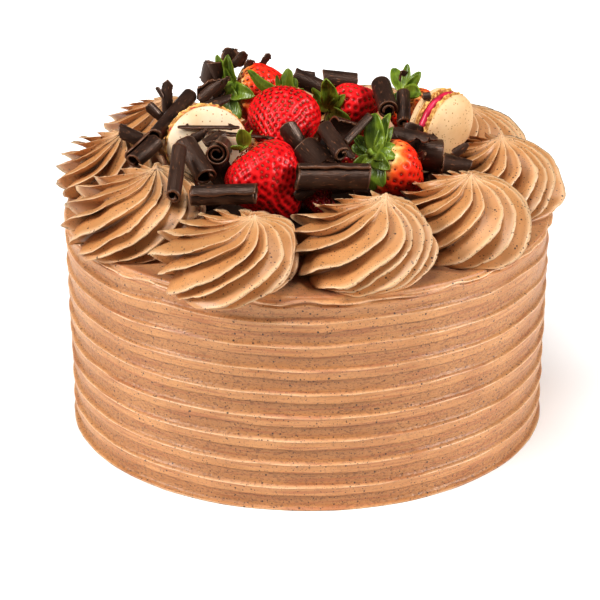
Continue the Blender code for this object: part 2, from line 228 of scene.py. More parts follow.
def add_piece(name, points_mm, faces, material, slot, nodes=(), **numbers):
    """A mesh piece from points in millimetres, riding on the cake and standing for the named CAD nodes.

    Its material reads the numbers, which are one for each point; points past the last one get 0.
    """
    mesh = bpy.data.meshes.new(name)
    mesh.from_pydata((np.asarray(points_mm, float).reshape(-1, 3) * MM).tolist(), [], faces)
    mesh.validate()
    mesh.shade_smooth()
    mesh.materials.append(material)
    piece = add_object(name, mesh)
    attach(piece, "root")
    if nodes:
        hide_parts(*nodes)
    for key, values in numbers.items():
        values = np.pad(np.ravel(values), (0, len(mesh.vertices) - np.size(values)))
        mesh.attributes.new(key, "FLOAT", "POINT").data.foreach_set("value", values.astype(np.float32))
    return piece


def thicken(piece, thickness, offset):
    shell = piece.modifiers.new("thickness", "SOLIDIFY")
    shell.thickness = thickness * MM
    shell.offset = offset


class Look:
    """A Principled material, with short names for the nodes that feed it."""

    def __init__(self, name, roughness, specular=0.5):
        self.material = bpy.data.materials.new(name)
        self.material.use_nodes = True
        self.tree = self.material.node_tree
        self.shader = self.tree.nodes["Principled BSDF"]
        self.feed(self.shader, {"Roughness": roughness, "Specular IOR Level": specular})

    def feed(self, node, inputs):
        """Links sockets to a node's inputs, or gives the inputs their numbers and colours."""
        for key, value in inputs.items():
            if isinstance(value, bpy.types.NodeSocket):
                self.tree.links.new(value, node.inputs[key])
            else:
                colour = node.inputs[key].type == "RGBA"
                node.inputs[key].default_value = (*value, 1) if colour else value

    def node(self, kind, inputs, **settings):
        node = self.tree.nodes.new("ShaderNode" + kind)
        for key, value in settings.items():
            setattr(node, key, value)
        self.feed(node, inputs)
        return node

    def place(self, stretch=(1, 1, 1)):
        """The piece's own coordinates."""
        where = self.node("TexCoord", {}).outputs["Object"]
        return self.node("Mapping", {"Vector": where, "Scale": stretch}).outputs[0]

    def noise(self, scale, detail=2.0, stretch=(1, 1, 1), where=None):
        inputs = {"Vector": where or self.place(stretch), "Scale": scale, "Detail": detail}
        return self.node("TexNoise", inputs).outputs["Fac"]

    def attribute(self, name):
        """Numbers that add_piece() kept."""
        return self.node("Attribute", {}, attribute_name=name).outputs["Fac"]

    def calculate(self, operation, first, second):
        return self.node("Math", {0: first, 1: second}, operation=operation).outputs[0]

    def times(self, first, second):
        return self.calculate("MULTIPLY", first, second)

    def plus(self, first, second):
        return self.calculate("ADD", first, second)

    def ramp(self, value, *stops):
        """A ramp of (place, colour or grey) stops."""
        node = self.node("ValToRGB", {"Fac": value})
        marks = node.color_ramp.elements
        while len(marks) < len(stops):
            marks.new(0.5)
        for mark, (place, colour) in zip(marks, stops):
            mark.position = place
            mark.color = (colour, colour, colour, 1) if isinstance(colour, (int, float)) else (*colour, 1)
        return node.outputs["Color"]

    def patches(self, scale, detail, low, high):
        """Soft patches of two tones."""
        return self.ramp(self.noise(scale, detail), (0.3, low), (0.7, high))

    def mix(self, factor, first, second):
        return self.node("Mix", {0: factor, 6: first, 7: second}, data_type="RGBA").outputs[2]

    def speckles(self, pitch_mm, size, share):
        """1 on small specks: one in a share of cells of the pitch, each of about size cells across."""
        cells = self.node("TexVoronoi", {"Vector": self.place(), "Scale": 1 / (pitch_mm * MM)})
        lot = self.node("SeparateColor", {"Color": cells.outputs["Color"]}).outputs[0]
        wobble = self.times(self.noise(2.5 / (pitch_mm * MM)), size * 0.8)
        reach = self.plus(cells.outputs["Distance"], wobble)
        near = self.ramp(reach, (size * 1.15, 1), (size * 1.6, 0))
        return self.times(near, self.calculate("LESS_THAN", lot, share))

    def finish(self, colour, bump=None, **inputs):
        """Paints the surface, with a bump's height, strength and distance, and the shader's other inputs."""
        self.feed(self.shader, {"Base Color": colour})
        self.feed(self.shader, {key.replace("_", " "): value for key, value in inputs.items()})
        if bump:
            height, strength, distance = bump
            node = self.node("Bump", {"Height": height, "Strength": strength, "Distance": distance})
            self.feed(self.shader, {"Normal": node.outputs[0]})
        return self.material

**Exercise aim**
Print from the first line through the line that contains "named CAD nodes.", please, including both, and leave out every line outside that stretch.

**Exercise response**
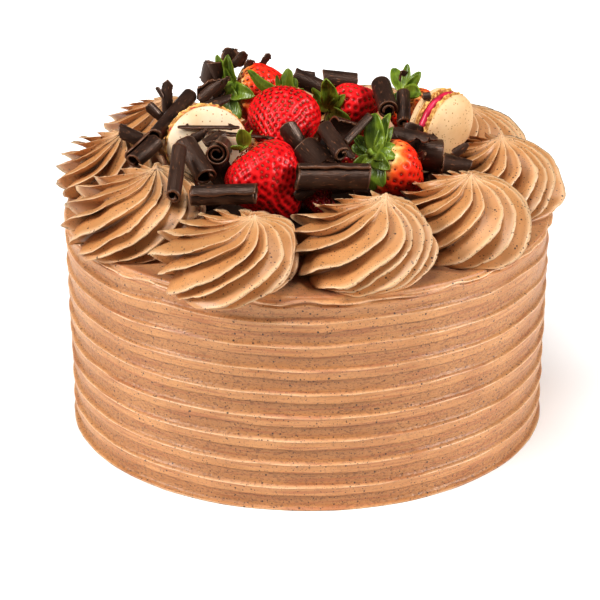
Continue the Blender code for this object: part 2, from line 228 of scene.py. More parts follow.
def add_piece(name, points_mm, faces, material, slot, nodes=(), **numbers):
    """A mesh piece from points in millimetres, riding on the cake and standing for the named CAD nodes.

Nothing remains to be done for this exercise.